7. Find enjoyment in other people's blogs again. There are a ton of card blogs. There seems to be a couple new ones every week. It gets daunting and even demoralizing. I try to keep up, but I can't. I've read like 6 blogs today instead of the usual 100 and I'm wracked with guilt. But I think that's the problem. No one says you have to read them all. Figure out how many you can fit in during a day. If that's 50, great. If it's 5, great. Pick the ones you like the most, stick with them and don't beat yourself up over it. Stop being obsessed with being a know-it-all and information hound (*ahem* I might have these issues) and enjoy the blogs you can read.

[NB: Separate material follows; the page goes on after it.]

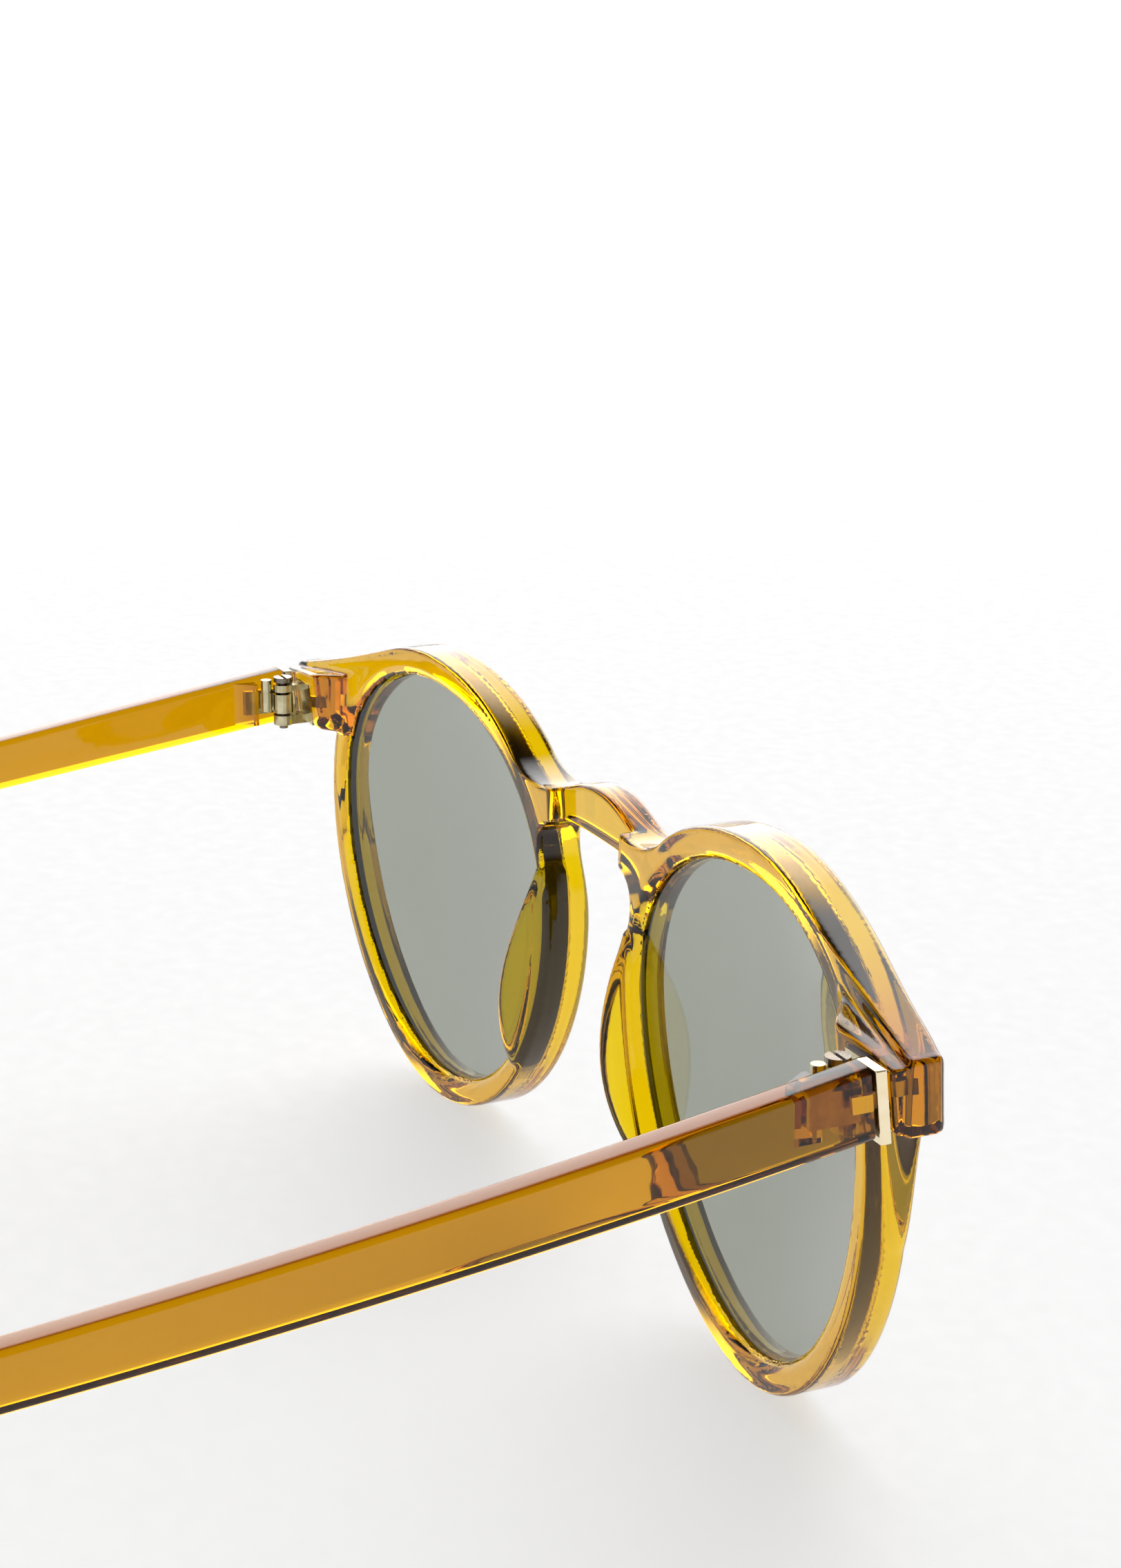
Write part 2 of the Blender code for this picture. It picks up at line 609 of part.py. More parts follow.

Oh, and COMMENT on them. You like when people comment on your blogs, right? Comment on theirs. Be a good neighbor.
I hope some of this helps. As for the bloggers who are retiring or thinking of retiring (or have left and then come back but aren't really BACK back), I don't know what to say. Only you know your situation. And if you really don't have the time then you don't have the time. If you've lost the interest, that makes me sad. Maybe you just need to refocus and come back refreshed later. Try that first before disappearing forever.
This hobby is not boring. Sure there are issues in the hobby and the absence of Upper Deck is not good news. Topps has not been terribly exciting so far in 2010 and that's an issue, too. But I happen to think there is always something interesting in this hobby. You just need to take the initiative to look for it. So, yes, I do think it's a YOU problem.